**Requirement**
Wherever "three" appears in a line, list that line.
===== Material provided
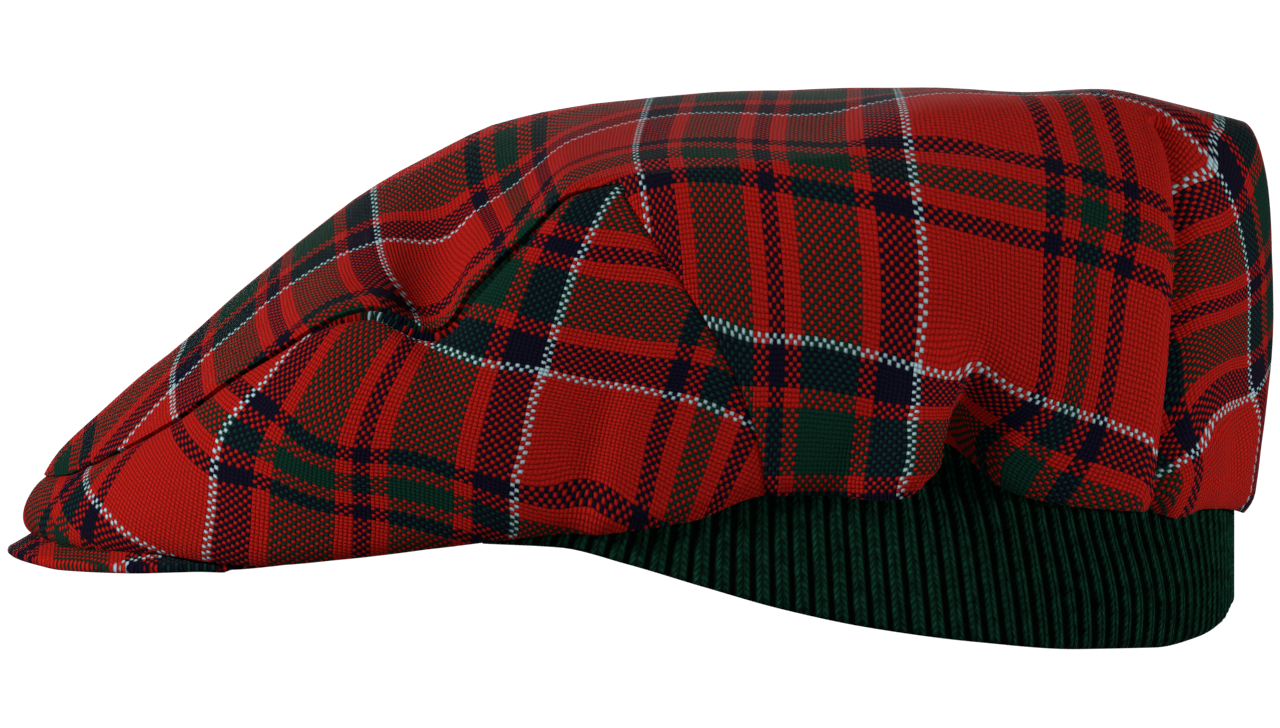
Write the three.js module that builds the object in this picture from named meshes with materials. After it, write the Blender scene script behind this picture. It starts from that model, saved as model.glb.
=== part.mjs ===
// Tartan flat cap with a ribbed knitted ear band, in the shape it has when worn. Millimetres, +Z up.
// The peak points to -Y and the wearer's left is +X. The origin is the centre of the head opening, at the rim.
// Five pieces: the crown (top, sides and back in one cloth, with a dart at each back corner), two side panels
// that meet at the centre front, the stiffened peak, and the knitted band that hangs below the rim at sides
// and back.
import * as THREE from "three";
import { mergeVertices } from "three/addons/utils/BufferGeometryUtils.js";

// ---- driving sizes ----

const CLOTH = 1.8; // wool cloth with its lining fused on
const GAP = 0.4; // between pieces that are sewn together
const BAND_THICKNESS = 2.6;
const BAND_LENGTH = 470; // temple to temple
const BAND_INSET = 3.9; // from the rim's outline in to the face of the band
const BAND_ROUNDING = 3; // height over which its lower edge is rounded
const RIB_PITCH = 4.1;
const RIB_DEPTH = 0.8;
const HUB_Y = -10; // where the profiles of the top start, on the centre line
const TINY = 0.01; // less than this is nothing

// Plan outline of the rim: half of each is two quarter superellipses that meet at the widest place.
const RIM = { front: -157.6, back: 113, half: 85.5, widestY: -10, frontPower: 2.3, backPower: 2.7 };
// Plan outline of the head opening's front, where the peak ends inside.
const BROW = { front: -106, back: 100, half: 79, widestY: -10, frontPower: 2.1, backPower: 2.1 };

// Centre line of the top, front to back, and how far the top is level across (0 for a round one, 1 for a flat
// one).
const CENTRE_LINE = [
  { y: -155.6, z: 6.2, flat: 0 },
  { y: -151.6, z: 11.8, flat: 0 },
  { y: -142.7, z: 20, flat: 0 },
  { y: -124.9, z: 34.9, flat: 0 },
  { y: -107.1, z: 50.7, flat: 0 },
  { y: -89.3, z: 64.7, flat: 0 },
  { y: -71.6, z: 75.8, flat: 0 },
  { y: -53.8, z: 83.8, flat: 0 },
  { y: -27, z: 88.9, flat: 0 },
  { y: 0, z: 91.1, flat: 0 },
  { y: 17, z: 91.6, flat: 0 },
  { y: 32, z: 91.8, flat: 0.5 },
  { y: 45, z: 91.6, flat: 0.9 },
  { y: 60, z: 90.8, flat: 1 },
  { y: 80, z: 91.6, flat: 1 },
  { y: 97, z: 88, flat: 1 },
  { y: 110.7, z: 84.4, flat: 1 },
];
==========
**Task solution**
Write the three.js module that builds the object in this picture from named meshes with materials. After it, write the Blender scene script behind this picture. It starts from that model, saved as model.glb.
import * as THREE from "three";
import { mergeVertices } from "three/addons/utils/BufferGeometryUtils.js";